Die neue Lösung ist so organisiert, dass betriebswirtschaftliche Handlungen und Geschäftsprozesse in ihre kleinsten Teile zerlegt werden können. Für diese kleinen Teile gibt es vorgefertigte „gleichteilige“ Bausteine. Haben die Berater also das Prozessmuster erkannt, nehmen sie sich die Bausteine von Orbit und stecken sie gleichermaßen zu einem SAP-integrierten Prozess zusammen. Orbit organisiert intern den Prozessablauf und liefert schließlich das Ergebnis.

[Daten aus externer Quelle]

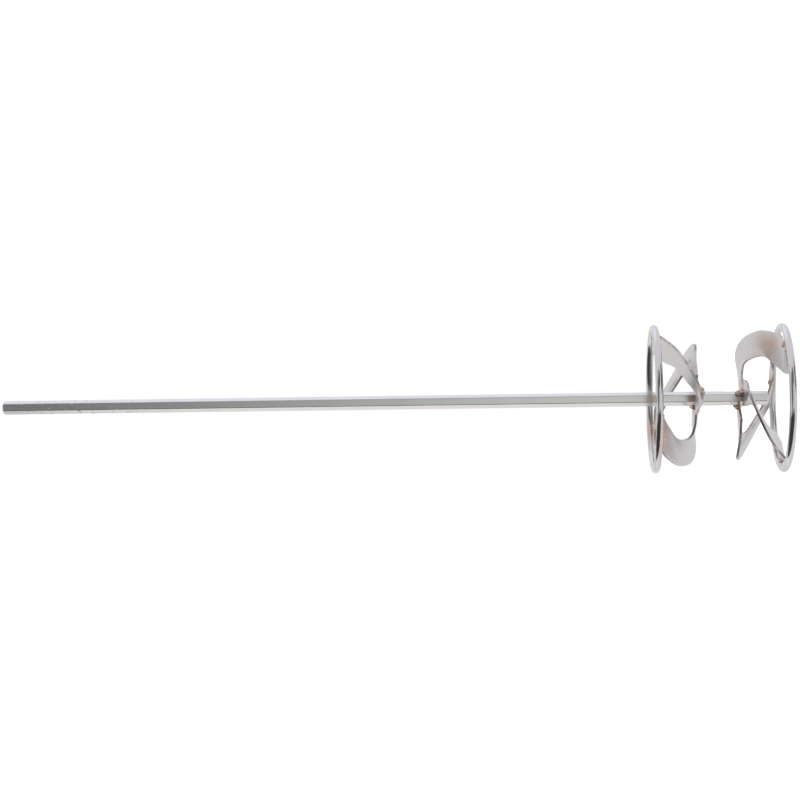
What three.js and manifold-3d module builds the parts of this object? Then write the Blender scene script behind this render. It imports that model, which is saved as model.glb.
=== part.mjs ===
// Mortar mixing paddle: a hexagonal bar with two welded mixing heads near its lower end.
// Each head is a round-wire ring and three sickle-shaped sheet blades that run from the bar
// out and round to the ring. Millimetres, +Z up. The paddle stands on its lower ring, with
// the bar's axis on Z and the shank at the top.

import * as THREE from 'three';
import { mergeVertices } from 'three/addons/utils/BufferGeometryUtils.js';
import Module from 'manifold-3d';

// ---- driving dimensions -------------------------------------------------------------------

const OVERALL_HEIGHT = 644;
const HEX_ACROSS_FLATS = 10;
const HEX_TURN = 35;             // direction in which one flat faces, degrees from +X
const CHAMFER_DEPTH = 1.45;      // of the turned chamfer at the bar's two ends, from a corner
const CHAMFER_SLOPE = 0.7;       // how far the chamfer drops for each millimetre outwards
const GRIP_TOP = 640;            // the part of the shank that the drill's chuck grips
const GRIP_FOOT = 590;
const BAR_FOOT = 14.7;           // height of the bar's lower end above the floor

const RING_OUTSIDE = 120;        // outside diameter of both rings
const WIRE = 5.8;                // diameter of the round bar that the rings are bent from
const HEAD_SPACING = 102;        // from the lower ring's plane to the upper ring's plane

const SHEET = 2;                 // thickness of the blades' sheet
const GAP = 0.3;                 // clearance left between two pieces that touch
const HUB_PLAY = 0.13;           // more of it at the hub, where the blades' ends are slanted

const RING_STEPS = 64;
const WIRE_SIDES = 12;
const BLADE_STEPS = 26;          // along a blade
const BLADE_STRIPS = 5;          // across a blade
const BEAD_STEPS = 8;
const END_STEP = 0.02;           // along a blade, to find which way its end faces
const BAR_COLUMNS = 24;         // round the bar, four to a flat

// ---- values worked out from them ----------------------------------------------------------

const WIRE_RADIUS = WIRE / 2;
const RING_RADIUS = RING_OUTSIDE / 2 - WIRE_RADIUS;      // to the wire's centre
const LOWER_RING_HEIGHT = WIRE_RADIUS;
const UPPER_RING_HEIGHT = LOWER_RING_HEIGHT + HEAD_SPACING;
const HEX_CORNER = HEX_ACROSS_FLATS / Math.sqrt(3);      // from the axis to a corner
const END_RADIUS = HEX_CORNER - CHAMFER_DEPTH;           // of the flat circle on the bar's ends
const HUB_CLEARANCE = HEX_CORNER + GAP + HUB_PLAY;       // from the axis to a blade's hub end

// ---- the blade's two edges ----------------------------------------------------------------
// In the blade's own frame X points out along the stem, Z rises from the ring's plane to the
// hub, and both edges run from the ring end (first point) to the hub end (last point).

const SEAT_HEIGHT = 1.8;         // of the blade's end above the ring's plane
const HUB_HEIGHT = 32.5;         // of the stem above the ring's plane

const INNER_EDGE = [
  [8.2, -52.1, SEAT_HEIGHT],
  [9.4, -37.6, 1.6],
  [21.8, -22, 8.6],
  [31.3, -11.5, 16.5],
  [32.3, 6.6, 27.4],
  [22.4, 2.1, 31.7],
  [HUB_CLEARANCE, -4.3, HUB_HEIGHT],
];

const OUTER_EDGE = [
  [37.4, -37.2, SEAT_HEIGHT],
  [43.7, -32.1, 5.3],
  [52.8, -13.4, 16.9],
  [53.5, 11.2, 28.4],
  [44.1, 24.4, 33.5],
  [25, 22.8, 32.2],
  [HUB_CLEARANCE, 18.5, 32.1],
];

// turn: direction of the stem, degrees from +X. hubShift and ringShift: how far this blade's
// two ends sit from their nominal heights, because the heads are set up and welded by hand.
// hubWeld: how far off the stem's middle the bead at the bar is. rimWeld: where along the
// ring end the other bead is, from 0 on the inner edge to 1 on the outer one.
const LOWER_BLADES = [
  { turn: 14.6, hubShift: -1.1, ringShift: 0, hubWeld: -4, rimWeld: 0.8 },
  { turn: 138.3, hubShift: 1.7, ringShift: 0.3, hubWeld: 1, rimWeld: 0.5 },
  { turn: 248, hubShift: -0.9, ringShift: -1, hubWeld: 1, rimWeld: 0.25 },
];

const UPPER_BLADES = [
  { turn: -61.3, hubShift: 0.1, ringShift: -0.9, hubWeld: -4, rimWeld: 0.5 },
  { turn: 56.2, hubShift: 1.7, ringShift: 1.5, hubWeld: 1, rimWeld: 0.5 },
  { turn: 175.9, hubShift: 0.9, ringShift: 1.2, hubWeld: 1, rimWeld: 0.6 },
];

// ---- weld beads ---------------------------------------------------------------------------

const HUB_BEAD = { out: 3.4, across: 5.2, up: 4.4 };
const HUB_BEAD_SET_BACK = 0.6;   // from the blade's end, away from the bar
const RIM_BEAD = { out: 3.2, across: 8.5, up: 2.6 };

// ---- materials ----------------------------------------------------------------------------

const barSteel = new THREE.MeshStandardMaterial({ color: 0xb4b6b2, roughness: 0.38, metalness: 1 });
const ringSteel = new THREE.MeshStandardMaterial({ color: 0xc6c5cb, roughness: 0.16, metalness: 1 });
const sheetSteel = new THREE.MeshStandardMaterial({ color: 0xbfbdc2, roughness: 0.32, metalness: 1 });
const weldMetal = new THREE.MeshStandardMaterial({ color: 0xa98b74, roughness: 0.5, metalness: 1 });

// ---- solids -------------------------------------------------------------------------------

const MERGE_DISTANCE = 1e-4;

const wasm = await Module();
wasm.setup();

function toSolid(geometry) {
  const bare = geometry.clone();
  bare.deleteAttribute('normal');
  bare.deleteAttribute('uv');
  const merged = mergeVertices(bare, MERGE_DISTANCE);
  return new wasm.Manifold(new wasm.Mesh({
    numProp: 3,
    vertProperties: new Float32Array(merged.attributes.position.array),
    triVerts: new Uint32Array(merged.index.array),
  }));
}

function toGeometry(solid) {
  const { vertProperties, triVerts } = solid.getMesh();
  const geometry = new THREE.BufferGeometry();
  geometry.setAttribute('position', new THREE.BufferAttribute(vertProperties, 3));
  geometry.setIndex(new THREE.BufferAttribute(triVerts, 1));
  geometry.computeVertexNormals();
  return geometry;
}

// A hexagonal bar along Z, grown by the given clearance on every side.
function hexBar(low, high, clearance) {
  const corner = HEX_CORNER + clearance / Math.cos(Math.PI / 6);
  const bar = new THREE.CylinderGeometry(corner, corner, high - low, 6);
  bar.rotateX(Math.PI / 2);
  bar.rotateZ(THREE.MathUtils.degToRad(HEX_TURN));
  bar.translate(0, 0, (low + high) / 2);
  return bar;
}

// Distance from the axis to the hexagon's outline in a direction given in radians. The flats
// face 0, 60 degrees and so on.
function hexReach(direction) {
  const sixth = Math.PI / 3;
  const fromFlat = direction - Math.round(direction / sixth) * sixth;
  return HEX_ACROSS_FLATS / 2 / Math.cos(fromFlat);
}

// The bar is made as a round one whose points are moved onto the hexagon and, at the two
// ends, onto the turned chamfer.
function barGeometry() {
  const heights = [OVERALL_HEIGHT, OVERALL_HEIGHT, GRIP_TOP, GRIP_FOOT, BAR_FOOT, BAR_FOOT];
  const last = heights.length - 1;
  const bar = new THREE.CylinderGeometry(1, 1, last, BAR_COLUMNS, last);
  bar.rotateX(Math.PI / 2);
  const position = bar.attributes.position;
  for (let i = 0; i < position.count; i += 1) {
    const direction = Math.atan2(position.getY(i), position.getX(i));
    const onAxis = Math.hypot(position.getX(i), position.getY(i)) < 0.5;
    const row = Math.round(last / 2 - position.getZ(i));
    const atEnd = row === 0 || row === last;
    const reach = atEnd ? END_RADIUS : hexReach(direction);
    const drop = (reach - END_RADIUS) * CHAMFER_SLOPE;
    let height = heights[row];
    if (row === 1) height -= drop;
    if (row === last - 1) height += drop;
    const radius = onAxis ? 0 : reach;
    position.setXYZ(i, radius * Math.cos(direction), radius * Math.sin(direction), height);
  }
  bar.rotateZ(THREE.MathUtils.degToRad(HEX_TURN));
  return bar;
}

// A wire ring about Z, grown by the given clearance.
function ringGeometry(clearance) {
  return new THREE.TorusGeometry(RING_RADIUS, WIRE_RADIUS + clearance, WIRE_SIDES, RING_STEPS);
}

function edgeCurve(points) {
  return new THREE.CatmullRomCurve3(points.map((p) => new THREE.Vector3(...p)), false, 'catmullrom', 0.5);
}

const innerEdge = edgeCurve(INNER_EDGE);
const outerEdge = edgeCurve(OUTER_EDGE);

// A point of the blade's middle surface: along is 0 at the ring and 1 at the hub, across is
// 0 on the inner edge and 1 on the outer one.
function bladePoint(along, across, blade) {
  const point = innerEdge.getPoint(along).lerp(outerEdge.getPoint(along), across);
  const rise = point.z / HUB_HEIGHT;
  point.z += blade.hubShift * rise + blade.ringShift * (1 - rise);
  return point;
}

function bladeNormal(along, across, blade) {
  const step = 0.002;
  const a = THREE.MathUtils.clamp(along, step, 1 - step);
  const c = THREE.MathUtils.clamp(across, step, 1 - step);
  const lengthways = bladePoint(a + step, c, blade).sub(bladePoint(a - step, c, blade));
  const sideways = bladePoint(a, c + step, blade).sub(bladePoint(a, c - step, blade));
  return lengthways.cross(sideways).normalize();
}

// The box's corners come back from 32-bit numbers, so they are put back on 0 and 1.
function snapped(value) {
  return Math.round(value * 1e6) / 1e6;
}

// A flat box bent over the blade's surface. The clearance grows it on every side.
function bladeGeometry(blade, clearance) {
  const sheet = new THREE.BoxGeometry(1, 1, 1, BLADE_STEPS, BLADE_STRIPS, 1);
  const position = sheet.attributes.position;
  for (let i = 0; i < position.count; i += 1) {
    const along = snapped(position.getX(i) + 0.5);
    const across = snapped(position.getY(i) + 0.5);
    const side = snapped(position.getZ(i) * 2);
    const normal = bladeNormal(along, across, blade);
    const point = bladePoint(along, across, blade);
    if (clearance > 0) {
      const inward = bladePoint(along, 0.5, blade).sub(point);
      if (across === 0 || across === 1) {
        point.addScaledVector(inward.normalize(), -clearance);
      }
      if (along === 0 || along === 1) {
        const end = bladePoint(along, across, blade);
        const backward = bladePoint(Math.abs(along - END_STEP), across, blade).sub(end);
        point.addScaledVector(backward.normalize(), -clearance);
      }
    }
    point.addScaledVector(normal, side * (SHEET / 2 + clearance));
    position.setXYZ(i, point.x, point.y, point.z);
  }
  return sheet;
}

// An egg-shaped bead: long across the sheet, with its middle at the given place.
function beadGeometry(size, place, turn) {
  const bead = new THREE.SphereGeometry(1, BEAD_STEPS, BEAD_STEPS);
  bead.scale(size.out, size.across, size.up);
  bead.rotateZ(turn);
  bead.translate(place.x, place.y, place.z);
  return bead;
}

// The bar as it lies in a blade's own frame, which is turned about Z and may be turned over.
function barFromBlade(blade, turnedOver) {
  const bar = hexBar(-HEAD_SPACING, HEAD_SPACING, GAP);
  bar.rotateZ(THREE.MathUtils.degToRad(-blade.turn));
  bar.rotateX(turnedOver ? Math.PI : 0);
  return bar;
}

// The bead wraps the blade's hub end and lies against the bar.
function hubBeadGeometry(blade, turnedOver) {
  const end = bladePoint(1, 0.5, blade);
  const place = new THREE.Vector3(end.x + HUB_BEAD_SET_BACK, blade.hubWeld, end.z);
  const bead = toSolid(beadGeometry(HUB_BEAD, place, 0))
    .subtract(toSolid(barFromBlade(blade, turnedOver)))
    .subtract(toSolid(bladeGeometry(blade, GAP)));
  return toGeometry(largest(bead));
}

function rimBeadGeometry(blade) {
  const place = bladePoint(0, blade.rimWeld, blade);
  const turn = Math.atan2(place.y, place.x);
  const bead = toSolid(beadGeometry(RIM_BEAD, place, turn))
    .subtract(toSolid(ringGeometry(GAP)))
    .subtract(toSolid(bladeGeometry(blade, GAP)));
  return toGeometry(largest(bead));
}

// Cutting a bead can leave loose crumbs, so only the biggest body is kept.
function largest(solid) {
  const bodies = solid.decompose();
  bodies.sort((a, b) => b.volume() - a.volume());
  return bodies[0];
}

// ---- assembly -----------------------------------------------------------------------------

function addMesh(parent, name, geometry, material) {
  const mesh = new THREE.Mesh(geometry, material);
  mesh.name = name;
  parent.add(mesh);
}

// The upper head is the lower head turned over: its ring is on top and its hub hangs below.
function addHead(parent, name, ringHeight, turnedOver, blades) {
  const head = new THREE.Group();
  head.position.z = ringHeight;
  addMesh(head, `${name}_ring`, ringGeometry(0), ringSteel);
  blades.forEach((blade, index) => {
    const number = index + 1;
    const stand = new THREE.Group();
    stand.rotation.z = THREE.MathUtils.degToRad(blade.turn);
    const flip = new THREE.Group();
    flip.rotation.x = turnedOver ? Math.PI : 0;
    stand.add(flip);
    head.add(stand);
    addMesh(flip, `${name}_blade_${number}`, bladeGeometry(blade, 0), sheetSteel);
    addMesh(flip, `${name}_hub_weld_${number}`, hubBeadGeometry(blade, turnedOver), weldMetal);
    addMesh(flip, `${name}_rim_weld_${number}`, rimBeadGeometry(blade), weldMetal);
  });
  parent.add(head);
}

const paddle = new THREE.Group();
addMesh(paddle, 'hex_bar', barGeometry(), barSteel);
addHead(paddle, 'lower', LOWER_RING_HEIGHT, false, LOWER_BLADES);
addHead(paddle, 'upper', UPPER_RING_HEIGHT, true, UPPER_BLADES);

export default paddle;
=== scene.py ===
"""Mortar mixing paddle: its visible pieces, their finishes and a plain studio.

The file is laid out as an add-on, with one operator for each piece or group of like pieces,
and it is run as a script. Lengths are in metres, in the frame of the CAD model: the paddle
stands on its lower ring, with the bar's axis on Z.
"""

import math

import bpy
from mathutils import Matrix, Vector


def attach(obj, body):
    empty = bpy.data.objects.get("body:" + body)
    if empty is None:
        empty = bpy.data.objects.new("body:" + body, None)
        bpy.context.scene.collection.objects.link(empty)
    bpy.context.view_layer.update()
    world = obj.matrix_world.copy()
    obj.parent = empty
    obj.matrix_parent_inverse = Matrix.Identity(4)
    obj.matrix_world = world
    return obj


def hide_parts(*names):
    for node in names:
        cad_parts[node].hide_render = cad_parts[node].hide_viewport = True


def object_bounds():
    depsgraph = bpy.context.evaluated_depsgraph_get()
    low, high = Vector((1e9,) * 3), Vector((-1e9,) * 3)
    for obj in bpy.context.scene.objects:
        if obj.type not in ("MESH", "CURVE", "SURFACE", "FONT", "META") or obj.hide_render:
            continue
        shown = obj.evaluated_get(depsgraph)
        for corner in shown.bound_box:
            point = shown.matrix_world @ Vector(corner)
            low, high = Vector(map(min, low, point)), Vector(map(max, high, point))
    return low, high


bl_info = {
    "name": "Mortar mixing paddle",
    "version": (1, 0, 0),
    "blender": (4, 5, 0),
    "location": "3D View > Sidebar > Paddle",
    "description": "Builds a welded mortar mixing paddle on its CAD frame",
    "category": "Add Mesh",
}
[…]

Allevo Orbit kann man sich als eine SAP-integrierte Bausteinbox mit vielen Steinen vorstellen, die man zusammenstecken und zu immer neuen Prozessen kombinieren kann. Die Gleichförmigkeit der Bauteile macht das Verfahren zugänglich, einfach und schnell. Die Berater steigern ihre Produktivität und skalieren ihre Leistung. „Das ist unser unternehmerischer Beitrag zur Work-Life-Balance. So sehen Werkzeuge für die Produktivitätssteigerung der Wissensarbeiter aus“, erklärt Moos.
Die Kern AG sieht dank Allevo Orbit die Chance, die Consultants ihrer beiden Solution Center Logistics und Controlling schneller, flexibler und wirksamer zu machen. Als Teil einer SAP-integrierten Applikation profitieren alle Berater von der neuen Technologie. Aktuell wird Allevo Orbit auf Herz und Nieren geprüft und mit Kunden in Ramp-up-Projekten harten Praxistests ausgesetzt.
„Selbstverständlich kommen wir an allen Enden auf neue Ideen und stoßen uns auch an Ecken, die wir dann beseitigen“, sagt Eckhard Moos. „Aber das Konzept besteht jeden Test und bestätigt schon heute sein Potenzial.“
In Software gegossen
Genau besehen ist das kein Wunder und auch keine unerwartete Wendung, sondern nur konsequent, denn die Kern AG hat letztlich etwas völlig Logisches gemacht: Sie hat ihre mehr als 25 Jahre SAP-Know-how ausgenutzt und ihre Erfahrung aus SAP-Projekten ausgewertet. Dieses Wissen hat sie nach den Kriterien der Process Intelligence modelliert und in Software gegossen. „Wir geben unseren Kunden ein Instrument in die Hand, mit dem sie viel mehr Aufgaben in der gleichen Zeit oder dieselben Aufgaben in weniger Zeit erledigen können“, fasst Eckhard Moos zusammen.